Suddenly she sat upright, staring at the night sky above her. “They are back,” she said.
“I see them. Stand between the stone pillars,” said the voice from the light.
The Wyrd pushed herself to her feet. Her shawl fell from her shoulders, and she caught it and swung it back into place. Bright light blazed around her once more. For a time she floated weightless, spinning in the air. Then, with a lurch, she felt her body pressing down upon soft earth. The light did not diminish. Opening her eyes against the glare, she saw that it was no longer night. The sun was low in a clear blue sky, and it shone down on a foreign landscape. All around her were trees of colossal size, their trunks red, their uppermost branches seeming to pierce the sky.
Beside her dust rose from the ground, swirling as if caught in a tiny whirlwind. Slowly it formed the shape of a man. Colors began to appear, blonding the hair and painting the eyes blue. A white-tipped eagle feather materialized on a shirt of painted buckskin. When the movement in the air had subsided, Riamfada stood before her, dressed as she had never seen him. He wore a loincloth and soft moccasins, and there were painted symbols decorating his shirt: a handprint in red and a series of circles in white at the center of which were depictions of birds and deer.
Before the Wyrd could speak she felt a ripple of earth magic flow across her, as if caught on a breeze. Dropping to her knees, she stretched out her arms. The strength of the magic was awesome. It seemed to seep up from the earth, flowing out like mist.

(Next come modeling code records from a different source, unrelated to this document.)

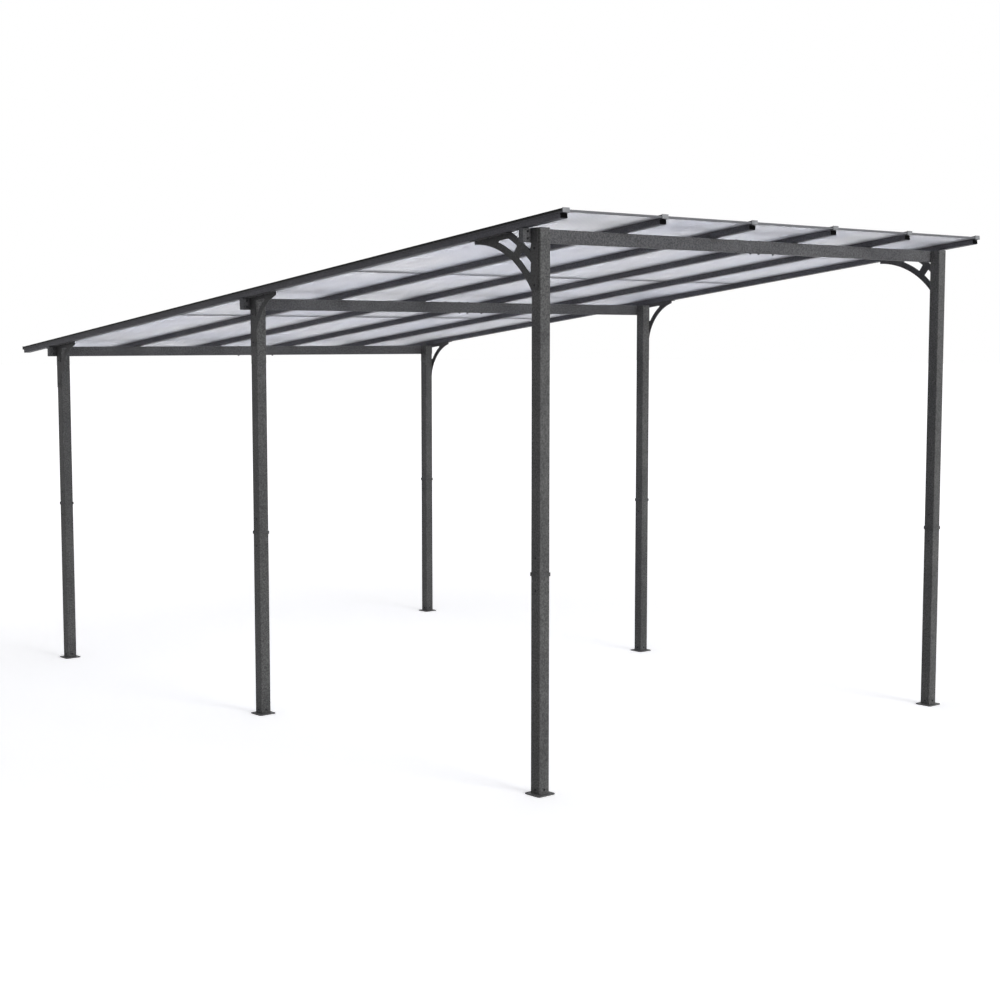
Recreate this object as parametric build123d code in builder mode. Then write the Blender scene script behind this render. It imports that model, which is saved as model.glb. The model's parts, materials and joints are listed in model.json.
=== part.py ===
"""Free-standing carport with a single-pitch roof of twin-wall sheets.

Six square tube posts stand in two rows of three.  Three cross beams are bolted
to the rear faces of the posts, six rafters lie on the beams and fall to the
rear, and twin-wall sheets lie on the rafters under cover profiles.  Pierced
gussets with curved edges brace the outer rafters against the posts.

Millimetres.  +X is to the right across the carport, +Y runs to the rear down
the slope and +Z is up.  The origin is on the ground under the middle of the
roof.
"""

import os
from math import cos, radians, sin, sqrt, tan

from build123d import *

# Posts
post_side = 58.0
post_wall = 2.0
post_corner = 4.0
post_spacing_x = 2880.0
front_height = 2465.0
lower_post_length = 975.0

# Splice collars round the joint between the lower and upper posts
collar_height = 16.0
collar_thickness = 3.0
collar_corner = 2.0
collar_clearance = 0.2

# Base plates
plate_side = 100.0
plate_thickness = 5.0
plate_corner = 12.0
anchor_hole_radius = 4.5
anchor_hole_spacing = 76.0
socket_height = 50.0
socket_wall = 2.0
socket_clearance = 0.2

# Cross beams on the rear faces of the posts
beam_height = 60.0
beam_depth = 28.0
beam_wall = 2.0
beam_corner = 3.0
beam_projection = 46.0

# Roof slope and rafters
roof_pitch = 6.7
rafter_count = 6
rafter_width = 40.0
rafter_height = 22.0
rafter_wall = 1.5
rafter_corner = 1.5
rafter_front_inset = 16.0
rafter_rear_inset = 16.0

# Twin-wall sheets, three to each bay
sheet_rows = 3
sheet_length = 1680.0
sheet_thickness = 6.0
sheet_clearance = 0.3
front_reach = 268.0
rear_reach = 354.0

# Joiners across the bays between one sheet and the next
joiner_web = 1.5
joiner_flange = 14.0
joiner_skin = 1.0

# Trims over the sheets' front and rear edges
trim_skin = 1.0
trim_lap = 14.0

# Cover profiles over the rafters: a bed under the sheets, a stem and a hood over them
cover_bed = 5.0
cover_stem = 6.0
cover_wall = 2.0
cover_hood = 1.5
capping_height = 7.0
capping_side = 4.5

# Plastic caps and plugs
end_cap_thickness = 3.0
end_cap_clearance = 0.2
plug_thickness = 3.0
plug_lip = 1.0
plug_depth = 15.0
plug_clearance = 0.2
tube_cap_thickness = 2.0

# Gussets under the outer rafters, on the outer faces of the posts
gusset_thickness = 4.0
gusset_leg = 42.0
gusset_flange = 34.0
gusset_window_corner = 4.0
gusset_beam_clearance = 0.3

# The front gussets: two curved bands, one inside the other, with a strut across
front_gusset_reach = 370.0
front_gusset_radius = 439.0
front_gusset_tip = 15.5
front_gusset_band = 31.5
front_gusset_slot = 38.5
front_gusset_top_band = 24.0
front_gusset_foot_inset = 4.0
front_gusset_strut_start = 33.5
front_gusset_strut_end = 38.4
front_gusset_flange_run = 245.0

# The middle and rear gussets: one curved band round an open window
rear_gusset_reach = 186.0
rear_gusset_radius = 275.0
rear_gusset_tip = 20.0
rear_gusset_band = 28.0
rear_gusset_top_band = 22.0
rear_gusset_leg_inset = 10.0
rear_gusset_window_drop = 96.0

# Angle cleats between the beams and the rafters
cleat_thickness = 3.0
cleat_width = 34.0
cleat_reach = 32.0
cleat_drop = 52.0
cleat_web_drop = 38.0

# Sizes that follow from the ones above
sin_pitch = sin(radians(roof_pitch))
cos_pitch = cos(radians(roof_pitch))
slope = tan(radians(roof_pitch))

joint_width = joiner_web + 2 * sheet_clearance
sheet_step = sheet_length + joint_width
roof_length = sheet_rows * sheet_length + (sheet_rows - 1) * joint_width
post_spacing_y = (roof_length - front_reach - rear_reach) * cos_pitch / 2
bed_top = rafter_height + cover_bed
sheet_base = bed_top + sheet_clearance
sheet_top = sheet_base + sheet_thickness
hood_base = sheet_top + sheet_clearance
capping_base = hood_base + cover_hood
roof_top = capping_base + capping_height

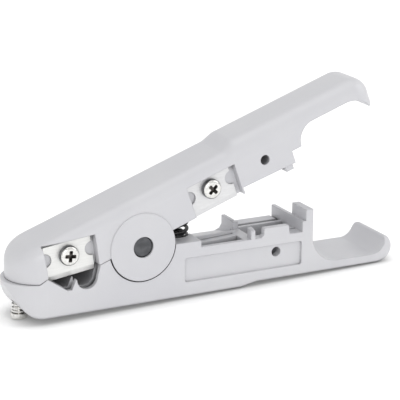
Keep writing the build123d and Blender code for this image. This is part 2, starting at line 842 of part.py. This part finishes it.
if __name__ == "__main__":
    os.makedirs("parts", exist_ok=True)
    pieces = make_pieces()
    stand = standing_frame(pieces)
    for name, solid in pieces.items():
        placed = stand * solid
        export_step(placed, "parts/" + name + ".step")
        print(name, round(placed.volume, 1), placed.is_valid)
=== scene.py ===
import json
import math
import bmesh
import bpy
from mathutils import Matrix, Vector


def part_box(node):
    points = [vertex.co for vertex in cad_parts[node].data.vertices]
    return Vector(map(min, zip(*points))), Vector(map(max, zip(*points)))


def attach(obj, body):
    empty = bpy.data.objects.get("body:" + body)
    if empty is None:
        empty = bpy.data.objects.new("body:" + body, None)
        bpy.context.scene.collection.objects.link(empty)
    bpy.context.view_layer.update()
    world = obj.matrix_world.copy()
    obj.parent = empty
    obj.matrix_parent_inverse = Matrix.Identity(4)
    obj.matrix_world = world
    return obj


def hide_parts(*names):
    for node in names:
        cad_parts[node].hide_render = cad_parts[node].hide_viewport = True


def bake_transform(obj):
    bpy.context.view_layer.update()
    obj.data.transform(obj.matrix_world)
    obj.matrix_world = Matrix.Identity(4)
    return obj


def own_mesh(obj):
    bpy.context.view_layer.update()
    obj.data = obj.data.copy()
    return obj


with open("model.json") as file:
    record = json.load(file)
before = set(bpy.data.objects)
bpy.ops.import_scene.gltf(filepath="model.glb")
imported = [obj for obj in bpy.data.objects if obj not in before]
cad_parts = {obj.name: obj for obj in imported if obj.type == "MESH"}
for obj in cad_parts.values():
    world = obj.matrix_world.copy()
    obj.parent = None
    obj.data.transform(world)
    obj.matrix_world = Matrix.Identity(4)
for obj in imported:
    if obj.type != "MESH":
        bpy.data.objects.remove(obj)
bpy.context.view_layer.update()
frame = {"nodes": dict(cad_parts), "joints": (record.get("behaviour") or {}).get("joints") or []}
nodes = frame["nodes"]
joints = {joint["name"]: joint for joint in frame["joints"]}
mm = 0.001

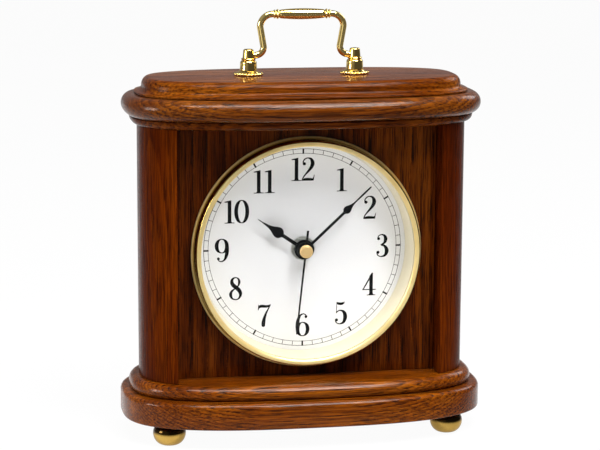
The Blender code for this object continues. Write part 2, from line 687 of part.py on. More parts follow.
def make_glass_and_dial():
    at = (0, DIAL_Y, DIAL_Z)
    keep(cylinder(
        "glass_lens", DROP_IN_RADIUS, GLASS_REAR_DEPTH, GLASS_FRONT_DEPTH, at, FACE_FRONT, ROUND_STEPS
    ), GLASS)
    front = GLASS_REAR_DEPTH - SEAM
    profile = [
        (REFLECTOR_FRONT_RADIUS, front), (DROP_IN_RADIUS, front), (DROP_IN_RADIUS, SEAM),
        (REFLECTOR_REAR_RADIUS, SEAM),
    ]
    keep(turned("reflector_ring", profile, at, FACE_FRONT, ROUND_STEPS), CREAM)
    dial = keep(cylinder(
        "dial_plate", DROP_IN_RADIUS, -DIAL_THICKNESS, 0, at, FACE_FRONT, ROUND_STEPS
    ), DIAL_WHITE)
    cut(dial, cylinder(
        "dial_hole", BUSH_RADIUS + FIT, -DIAL_THICKNESS - OVERRUN, OVERRUN, at, FACE_FRONT
    ))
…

“Is this paradise?” she whispered.
“It is at the moment,” he said. “This is
Uzamatte
. You see that tree?” he asked, pointing to her left. She looked around and stared in disbelief at the redwood. It was ten times, perhaps twenty times, as thick as any tree she had ever seen. “It is over two thousand years old,” Riamfada told her. “This tree was ancient when Connavar fought the armies of Stone. The magic feeds it. There were trees like this in your world across the ocean, Caretha. No longer. Man has used up much of the magic there, burned it away in his wars, suffocated it with his greed. One day he will come here. He will look at these trees and will see no majesty. He will see timber. He will gaze upon the mountains and the waterfalls, and he will see gold and silver. And far below the earth he will tunnel and burrow.” Riamfada sighed and gave a small smile. “But not yet.”
“There is still magic in my world,” said the Wyrd. “Every day I try to summon more, to feed the land.”
“Yes, you do, child.”
“I know it is a losing battle,” she continued. “In one day of war more harm is done than I can put right in ten lifetimes. It is said that more than a hundred thousand have already died, yet the war goes on. Gaise Macon is fighting in it now, and I fear for him. One day it will reach the north. I know this in my heart. It fills me with sorrow—and with terror.”

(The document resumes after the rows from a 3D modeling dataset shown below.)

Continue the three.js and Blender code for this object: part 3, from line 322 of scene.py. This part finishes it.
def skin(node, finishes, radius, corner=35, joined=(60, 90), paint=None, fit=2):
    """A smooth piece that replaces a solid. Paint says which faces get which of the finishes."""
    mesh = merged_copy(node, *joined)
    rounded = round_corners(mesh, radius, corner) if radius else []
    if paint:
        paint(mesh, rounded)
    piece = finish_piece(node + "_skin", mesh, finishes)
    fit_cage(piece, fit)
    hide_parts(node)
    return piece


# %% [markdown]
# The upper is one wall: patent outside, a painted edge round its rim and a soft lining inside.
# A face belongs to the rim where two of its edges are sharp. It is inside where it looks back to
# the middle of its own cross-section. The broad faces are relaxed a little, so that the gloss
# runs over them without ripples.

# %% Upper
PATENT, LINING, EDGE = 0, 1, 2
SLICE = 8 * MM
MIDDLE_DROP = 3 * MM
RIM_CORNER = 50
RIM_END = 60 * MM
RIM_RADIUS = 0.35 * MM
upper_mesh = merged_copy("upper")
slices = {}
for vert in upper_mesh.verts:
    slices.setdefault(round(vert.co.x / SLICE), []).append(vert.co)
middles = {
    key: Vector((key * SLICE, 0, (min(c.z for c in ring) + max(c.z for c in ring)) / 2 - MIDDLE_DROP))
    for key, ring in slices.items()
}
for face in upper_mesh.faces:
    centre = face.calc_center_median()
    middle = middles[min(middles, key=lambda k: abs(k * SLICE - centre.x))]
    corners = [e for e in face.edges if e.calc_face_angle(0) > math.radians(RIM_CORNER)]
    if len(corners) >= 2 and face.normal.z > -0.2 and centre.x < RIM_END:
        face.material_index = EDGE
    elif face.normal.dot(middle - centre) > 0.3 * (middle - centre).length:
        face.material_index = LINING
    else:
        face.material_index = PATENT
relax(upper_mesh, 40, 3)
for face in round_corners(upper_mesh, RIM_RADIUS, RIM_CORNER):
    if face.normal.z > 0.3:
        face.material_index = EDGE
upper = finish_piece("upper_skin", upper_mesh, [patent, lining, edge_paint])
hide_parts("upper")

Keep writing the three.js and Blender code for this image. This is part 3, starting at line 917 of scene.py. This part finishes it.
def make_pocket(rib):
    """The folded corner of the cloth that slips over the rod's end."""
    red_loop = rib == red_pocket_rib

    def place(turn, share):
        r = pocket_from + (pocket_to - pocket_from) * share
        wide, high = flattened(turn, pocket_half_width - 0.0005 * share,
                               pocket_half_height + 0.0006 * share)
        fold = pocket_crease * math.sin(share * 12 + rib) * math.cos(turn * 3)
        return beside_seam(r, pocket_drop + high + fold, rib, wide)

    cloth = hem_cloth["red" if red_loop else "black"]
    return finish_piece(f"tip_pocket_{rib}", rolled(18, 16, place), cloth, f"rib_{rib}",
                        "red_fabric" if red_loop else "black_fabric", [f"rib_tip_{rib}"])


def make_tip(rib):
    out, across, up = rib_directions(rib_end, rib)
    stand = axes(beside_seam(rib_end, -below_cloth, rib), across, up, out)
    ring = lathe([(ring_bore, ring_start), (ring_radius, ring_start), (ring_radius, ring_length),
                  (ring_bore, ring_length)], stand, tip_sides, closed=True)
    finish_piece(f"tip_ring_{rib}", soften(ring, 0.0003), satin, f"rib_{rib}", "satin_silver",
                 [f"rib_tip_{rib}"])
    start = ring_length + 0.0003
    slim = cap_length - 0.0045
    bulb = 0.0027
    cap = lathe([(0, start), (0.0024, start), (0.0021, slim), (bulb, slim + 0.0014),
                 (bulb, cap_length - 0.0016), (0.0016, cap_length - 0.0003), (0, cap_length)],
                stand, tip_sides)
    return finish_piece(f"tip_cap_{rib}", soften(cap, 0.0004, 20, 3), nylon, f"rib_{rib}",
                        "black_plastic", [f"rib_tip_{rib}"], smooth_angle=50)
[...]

“You must rest now, Caretha. Absorb the magic. Strengthen your body and your spirit. You cannot stay here long. Sleep for a few hours, then I will return you to Sorrow Bird Lake. Once you are home, you must find a way to reach the spirit of the white-haired swordsman. I do not have your gift for prophecy, but I sense he will be vital in the days ahead.”
“Could
you
not help us against this evil, Riamfada?”
“I
am
helping you, child. In the only way I can.”

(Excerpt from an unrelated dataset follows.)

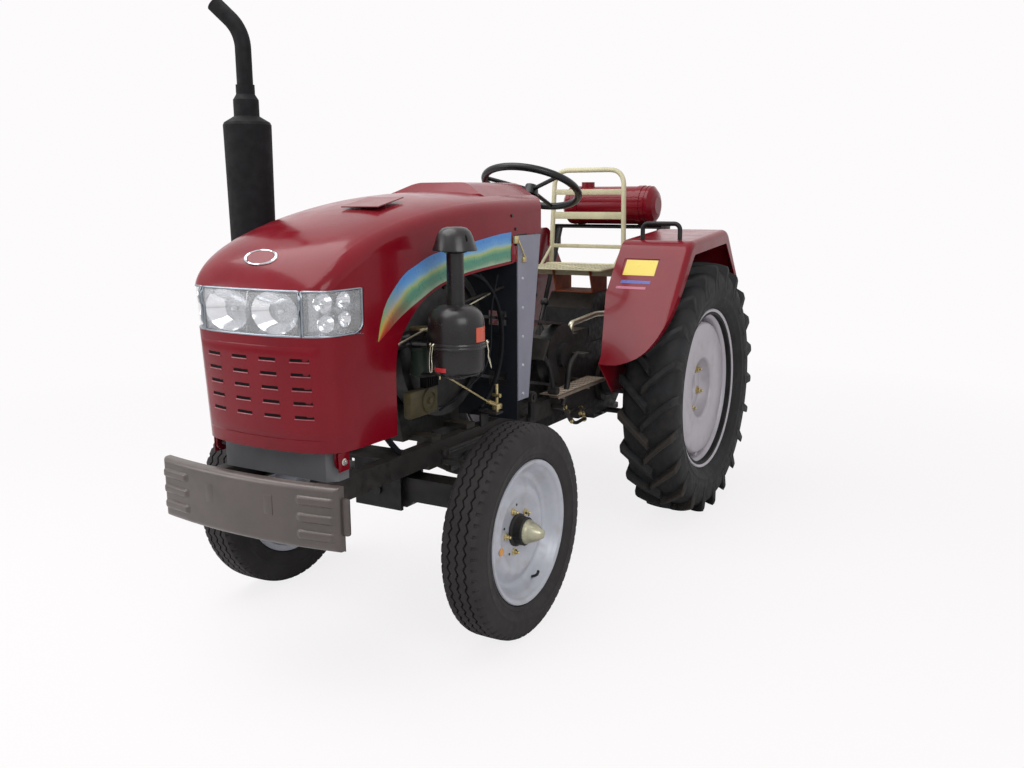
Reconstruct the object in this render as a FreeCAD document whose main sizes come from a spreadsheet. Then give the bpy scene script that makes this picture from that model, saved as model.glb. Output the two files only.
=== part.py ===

Mulgrave the Swordsman trudged through the snow, a hood covering his prematurely white hair, a thick sheepskin jerkin and flowing cloak keeping the cold from his slender frame. He wandered through the market square. Most of the stalls were empty, but crowds were gathering around the few traders with food to sell. A brace of rabbits fetched a chailling, four times the usual price. The woman who bought them thrust them deep into a canvas sack and scurried away, her eyes fearful. Well she might be. Tempers were short now. Mulgrave wondered if all wars caused such a loss of simple humanity. Almost everyone seemed quicker to anger these days, and fights were commonplace among the citizens.